* **Aim of the exercise**: Could you write out the opening lines of the data, word for word, stopping after the line that contains "leaf_rise = 0.8"?

* **Extracted records**:
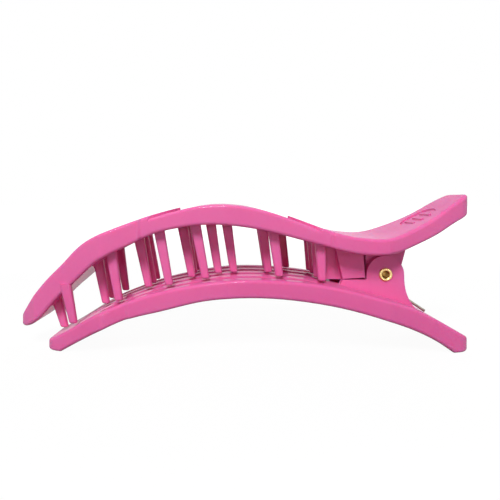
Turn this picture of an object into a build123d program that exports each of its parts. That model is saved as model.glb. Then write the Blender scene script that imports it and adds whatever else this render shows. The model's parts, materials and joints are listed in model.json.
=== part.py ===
from build123d import *
import os
from math import atan2, cos, hypot, pi, sin, sqrt

# Flat hair clip: two moulded jaws, a hollow brass rivet and a torsion spring, in millimetres.
# +X runs from the tip of the jaws to the thumb lever, +Y across the clip, +Z up.
# The origin is on the surface that the closed clip stands on, below the middle of its box.

# Overall size of the closed clip
clip_length = 126.4
clip_height = 43.0
clip_width = 31.0

# Edges of the mouldings
rim_edge_radius = 0.8
outline_corner_radius = 2.4
step_corner_radius = 1.1
nose_radius = 4.4
lever_end_radius = 5.5
lower_tip_corner_radius = 4.0
lower_tail_corner_radius = 4.0
overrun = 3.0

# Raised leaves on top of the upper jaw
leaf_rise = 0.8

# Teeth of the upper jaw
tooth_root_length = 3.0
tooth_root_thickness = 2.2
tooth_tip_length = 2.2
tooth_tip_thickness = 1.6
tooth_corner_radius = 0.7
tooth_end_radius = 0.55
tooth_end_steps = 3
tooth_embed = 2.0
tooth_clearance = 0.35
tooth_row_pitch = 6.6

# Long slots of the lower jaw, one below each row of teeth
slot_width = 3.2

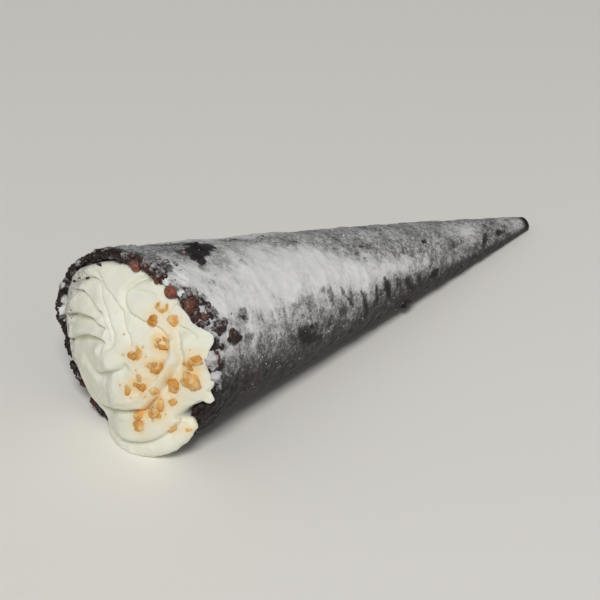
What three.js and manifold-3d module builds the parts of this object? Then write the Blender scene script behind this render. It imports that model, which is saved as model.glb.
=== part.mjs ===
// Cream horn: a conical pastry horn under a dark coating, lying on its side,
// filled through with whipped cream that is piped up and out of the mouth.
// Units are millimetres, +Z is up. X runs along the horn: the mouth looks
// towards -X and the tip towards +X. The origin is on the floor, under the
// middle of the whole.
import * as THREE from 'three';
import { mergeVertices } from 'three/addons/utils/BufferGeometryUtils.js';
import Module from 'manifold-3d';

// ---------------------------------------------------------------- dimensions
const CONE_HALF_ANGLE = 8.827;   // degrees, wall to axis
const MOUTH_FROM_APEX = 150.0;   // the cone's virtual apex to the mouth plane
const TIP_FROM_APEX = 13.5;      // the blunt tip, along the axis
const TIP_ROUND = 0.8;           // how softly the blunt tip is rounded
const TIP_PRESSED = 0.65;        // the tip's top side is pressed down a little
const WALL = 2.5;                // pastry and coating together
const CAVITY_FROM_APEX = 27.0;   // where the hollow begins, along the axis
const BULGE = 0.45;              // how far the baked wall swells between tip and mouth
const RIM_SLANT_UP = 0.105;      // slant of the mouth: forward at the top
const RIM_SLANT_SIDE = 0.129;    // slant of the mouth: forward on the +Y side
const RIM_RAGGED = 0.75;         // torn edge of the mouth, half height
const WRINKLE = 0.16;            // shallow folds of the strip, half height
const FLAT_DEPTH = 0.35;         // flattened underside that the horn rests on
const GAP = 0.3;                 // clearance between the cream and the shell
const CREAM_OFF_FLOOR = 0.15;    // the lowest lobe hangs just clear of the floor

const CREAM_PEAK = 8.6;          // top of the rosette, in front of the mouth plane
const CREAM_CROWN = 1.55;        // power of the rosette's dome
const CREAM_EDGE = 22.0;         // mean radius of the cream's edge
const CREAM_EDGE_SAG = 1.75;     // the edge sags over the rim low on the -Y side
const RIBS = 12;                 // ribs left by the star nozzle
const RIB_DEPTH = 1.15;
const RIB_TWIST = 0.62;          // radians of twist for each e-fold of radius
const ARM_RADIUS = 16.2;         // groove between the rosette and the arm round it
const ARM_GROOVE = 2.1;
const LOBE_RADIUS = 3.1;         // the lobe that slumps out at the bottom
const LOBE_REACH = 5.0;          // its forward reach
const TURNS_HORN = 60;           // facets round the shell
const TURNS_CREAM = 72;          // facets round the cream

// ------------------------------------------------------------- frame of the cone
const theta = THREE.MathUtils.degToRad(CONE_HALF_ANGLE);
const APEX = new THREE.Vector3(75, 0, 0);
const AXIS = new THREE.Vector3(-Math.cos(theta), 0, Math.sin(theta));  // towards the mouth
const SIDE = new THREE.Vector3(0, 1, 0);
const UPWARD = new THREE.Vector3(Math.sin(theta), 0, Math.cos(theta));
const MOUTH_RADIUS = MOUTH_FROM_APEX * Math.tan(theta);

// a point at s along the axis, r from it, at the angle phi (0 = +Y, 90 deg = up)
function at(s, r, phi, out = new THREE.Vector3()) {
  return out.copy(APEX)
    .addScaledVector(AXIS, s)
    .addScaledVector(SIDE, r * Math.cos(phi))
    .addScaledVector(UPWARD, r * Math.sin(phi));
}

// -------------------------------------------------------------------- the shell
function rimOffset(phi) {
  const slant = MOUTH_RADIUS * (RIM_SLANT_UP * Math.sin(phi) + RIM_SLANT_SIDE * Math.cos(phi));
  const ragged = 0.5 * Math.sin(5 * phi + 0.6) + 0.32 * Math.sin(9 * phi + 2.1) + 0.18 * Math.sin(16 * phi + 4.0);
  return slant + RIM_RAGGED * ragged;
}

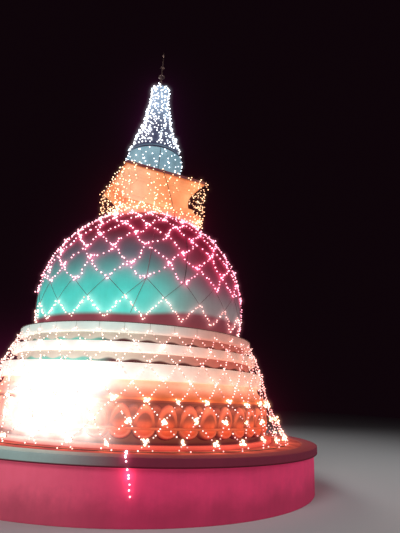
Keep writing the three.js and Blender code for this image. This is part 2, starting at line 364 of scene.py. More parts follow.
# %% Colours of the dome and the rings
def dome_colours(place, z, bright):
    # Painted light and shade: the teal is floodlight on the bright side, and the grey is shade across it.
    shaded = z.fade(3.6, 4.2, (142, 130, 132), (132, 88, 104))
    body = bright.fade(0.05, 0.8, shaded, (84, 226, 212))
    # Painted light of the pink net near the crown, the deepest red on the shaded side.
    pink_glow = bright.fade(0.0, 0.8, (124, 18, 44), (92, 66, 88))
    upper = (z.ease(3.65, 4.7) * 0.9).mix(body, pink_glow)
    crown = (z.ease(4.5, 5.3) * 0.95).mix(upper, (102, 10, 34))
    # Painted shadow of the top ring on the dome's foot, mauve, reaching higher on the shaded side.
    foot_shadow_top = bright.ease(0.1, 0.8, 3.47, 3.32)
    return (z - foot_shadow_top).fade(-0.07, 0.04, (116, 56, 68), crown)


def white_colours(place, z, bright):
    shaded = z.fade(2.2, 3.1, (238, 190, 168), (202, 142, 130))
    lit = z.fade(2.75, 3.0, (255, 252, 242), (212, 234, 226))
    return bright.fade(0.05, 0.8, shaded, lit)


RING_COLUMNS = 36
RECESS_FOOTS = [spot(name)[1] for name in ("ring_2_wall", "ring_1_wall")]
RECESS_STEP = RECESS_FOOTS[1] - RECESS_FOOTS[0]


def salmon_colours(place, z, bright):
    wall = bright.fade(0.0, 0.85, (166, 98, 88), (180, 184, 174))
    above = (z - RECESS_FOOTS[0]).maths("PINGPONG", RECESS_STEP / 2)
    # Painted shadow along the foot of each recess, dark, and teal on the bright side; it thins where the net's
    # crossings light the wall.
    recess_shadow = bright.fade(0.8, 0.97, (48, 20, 20), (84, 176, 164))
    waves = (azimuth_at(place) * RING_COLUMNS).maths("COSINE")
    middle = RECESS_FOOTS[0] + RECESS_STEP / 2
    between = waves * z.ease(middle - 0.01, middle + 0.01, 0.25, -0.25) + 0.75
    width = bright.ease(0.5, 0.95, 0.075, 0.09) * between
    return (above / width).fade(0.7, 1.3, recess_shadow, wall)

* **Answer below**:
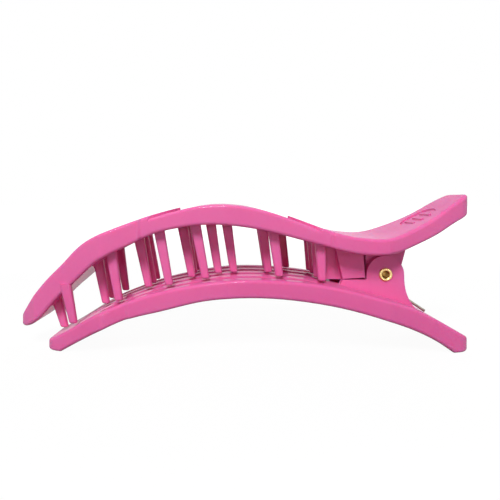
Turn this picture of an object into a build123d program that exports each of its parts. That model is saved as model.glb. Then write the Blender scene script that imports it and adds whatever else this render shows. The model's parts, materials and joints are listed in model.json.
=== part.py ===
from build123d import *
import os
from math import atan2, cos, hypot, pi, sin, sqrt

# Flat hair clip: two moulded jaws, a hollow brass rivet and a torsion spring, in millimetres.
# +X runs from the tip of the jaws to the thumb lever, +Y across the clip, +Z up.
# The origin is on the surface that the closed clip stands on, below the middle of its box.

# Overall size of the closed clip
clip_length = 126.4
clip_height = 43.0
clip_width = 31.0

# Edges of the mouldings
rim_edge_radius = 0.8
outline_corner_radius = 2.4
step_corner_radius = 1.1
nose_radius = 4.4
lever_end_radius = 5.5
lower_tip_corner_radius = 4.0
lower_tail_corner_radius = 4.0
overrun = 3.0

# Raised leaves on top of the upper jaw
leaf_rise = 0.8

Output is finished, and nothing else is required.